= Goal of the exercise =
Would you output the whole listing below, exactly as it reads?

-------- Supplied information

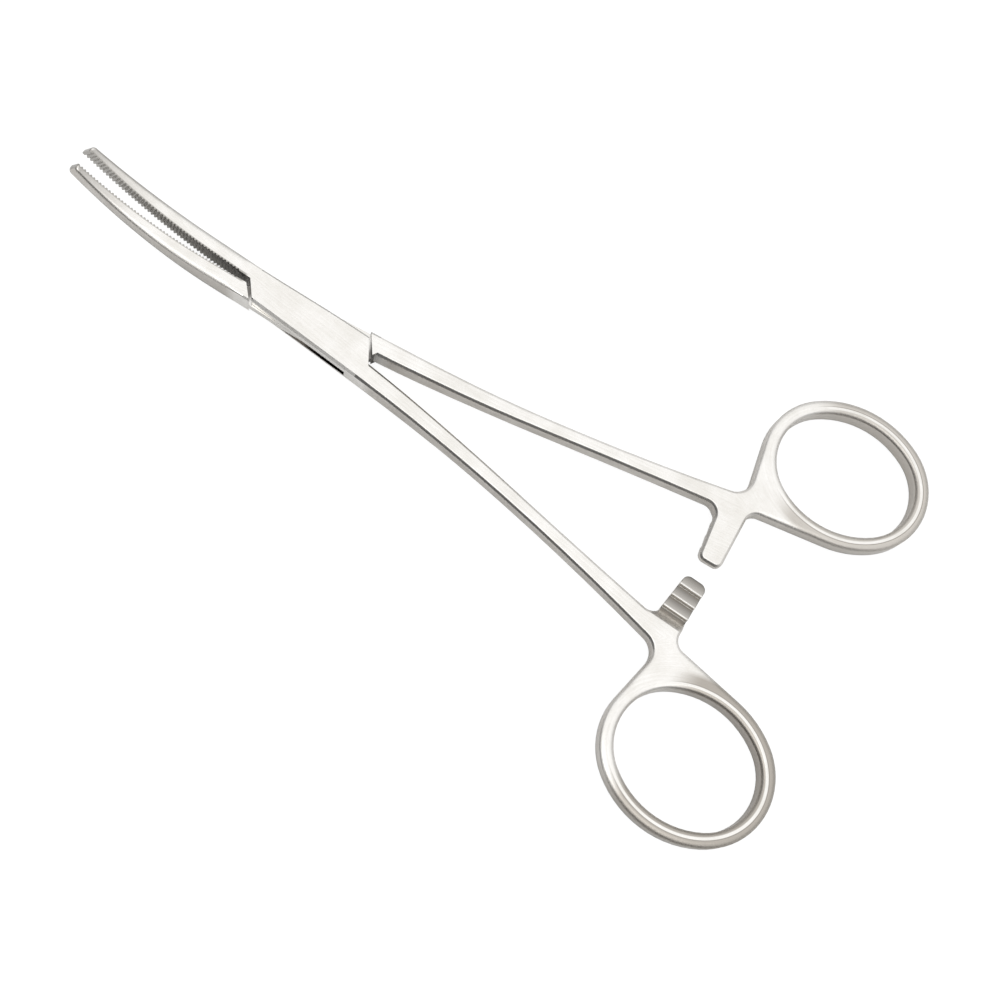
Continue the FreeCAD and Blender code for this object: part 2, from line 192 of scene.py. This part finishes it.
    # The flats are finished last and palest, the sides are left greyer
    grain = add(tree, "ShaderNodeMix", {"data_type": "FLOAT"}, Factor=0.35,
                i2=lines.outputs[0], i3=pits.outputs[0])
    shade = add(tree, "ShaderNodeMix", {"data_type": "FLOAT"}, Factor=0.5,
                i2=grain.outputs[0], i3=patches.outputs[0])
    shade_low, shade_high = 0.36, 0.64
    spread = add(tree, "ShaderNodeMapRange", Value=shade.outputs[0],
                 From_Min=shade_low, From_Max=shade_high)
    flats = add(tree, "ShaderNodeMix", {"data_type": "RGBA"}, Factor=spread.outputs[0],
                i6=linear(tone[0]), i7=linear(tone[1]))
    sides = add(tree, "ShaderNodeMix", {"data_type": "RGBA"}, Factor=spread.outputs[0],
                i6=linear(side_tone[0]), i7=linear(side_tone[1]))
    facing = add(tree, "ShaderNodeSeparateXYZ", Vector=belted.outputs[0])
    up_or_down = add(tree, "ShaderNodeMath", {"operation": "ABSOLUTE"}, i0=facing.outputs[2])
    on_side = add(tree, "ShaderNodeMapRange", Value=up_or_down.outputs[0],
                  From_Min=0.85, From_Max=0.35)
    greyer = add(tree, "ShaderNodeMath", {"operation": "MULTIPLY"},
                 i0=on_side.outputs[0], i1=past_box.outputs[0])
    ground = add(tree, "ShaderNodeMix", {"data_type": "RGBA"}, Factor=greyer.outputs[0],
                 i6=flats.outputs[2], i7=sides.outputs[2])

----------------

= Complete answer =
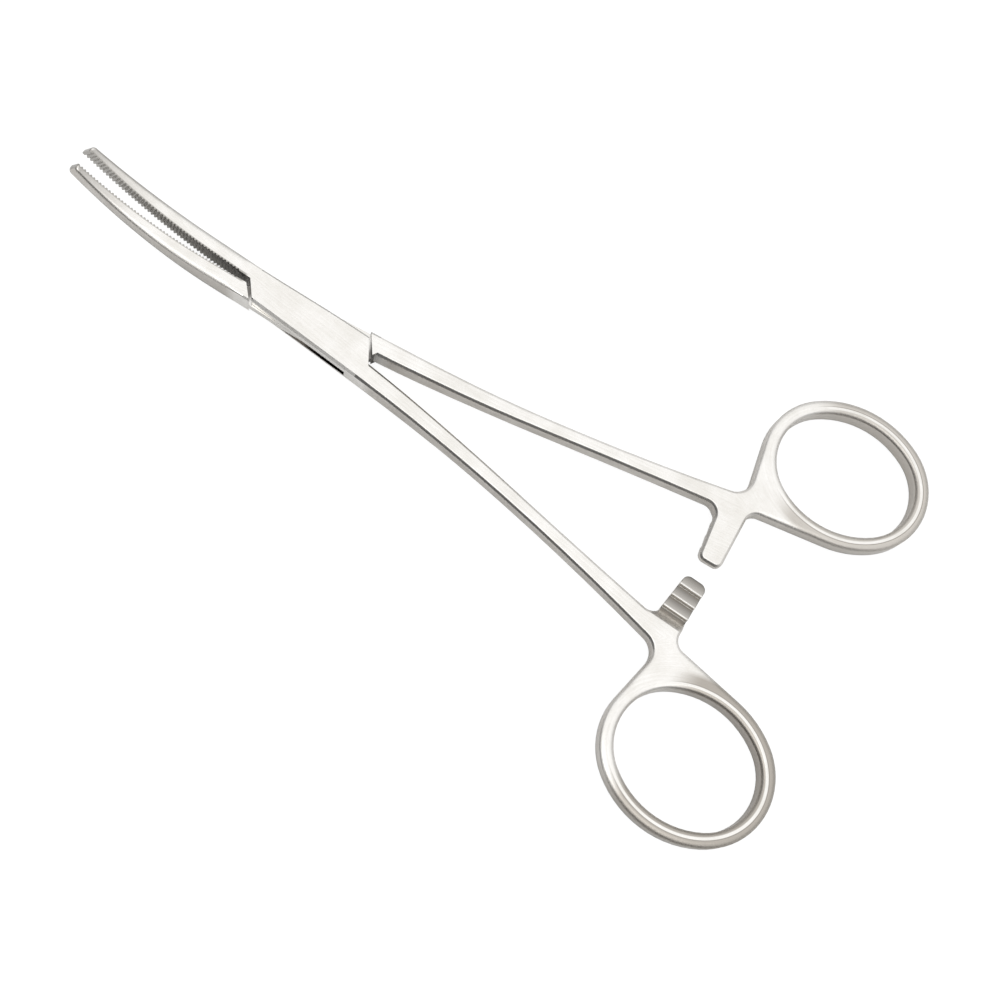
Continue the FreeCAD and Blender code for this object: part 2, from line 192 of scene.py. This part finishes it.
    # The flats are finished last and palest, the sides are left greyer
    grain = add(tree, "ShaderNodeMix", {"data_type": "FLOAT"}, Factor=0.35,
                i2=lines.outputs[0], i3=pits.outputs[0])
    shade = add(tree, "ShaderNodeMix", {"data_type": "FLOAT"}, Factor=0.5,
                i2=grain.outputs[0], i3=patches.outputs[0])
    shade_low, shade_high = 0.36, 0.64
    spread = add(tree, "ShaderNodeMapRange", Value=shade.outputs[0],
                 From_Min=shade_low, From_Max=shade_high)
    flats = add(tree, "ShaderNodeMix", {"data_type": "RGBA"}, Factor=spread.outputs[0],
                i6=linear(tone[0]), i7=linear(tone[1]))
    sides = add(tree, "ShaderNodeMix", {"data_type": "RGBA"}, Factor=spread.outputs[0],
                i6=linear(side_tone[0]), i7=linear(side_tone[1]))
    facing = add(tree, "ShaderNodeSeparateXYZ", Vector=belted.outputs[0])
    up_or_down = add(tree, "ShaderNodeMath", {"operation": "ABSOLUTE"}, i0=facing.outputs[2])
    on_side = add(tree, "ShaderNodeMapRange", Value=up_or_down.outputs[0],
                  From_Min=0.85, From_Max=0.35)
    greyer = add(tree, "ShaderNodeMath", {"operation": "MULTIPLY"},
                 i0=on_side.outputs[0], i1=past_box.outputs[0])
    ground = add(tree, "ShaderNodeMix", {"data_type": "RGBA"}, Factor=greyer.outputs[0],
                 i6=flats.outputs[2], i7=sides.outputs[2])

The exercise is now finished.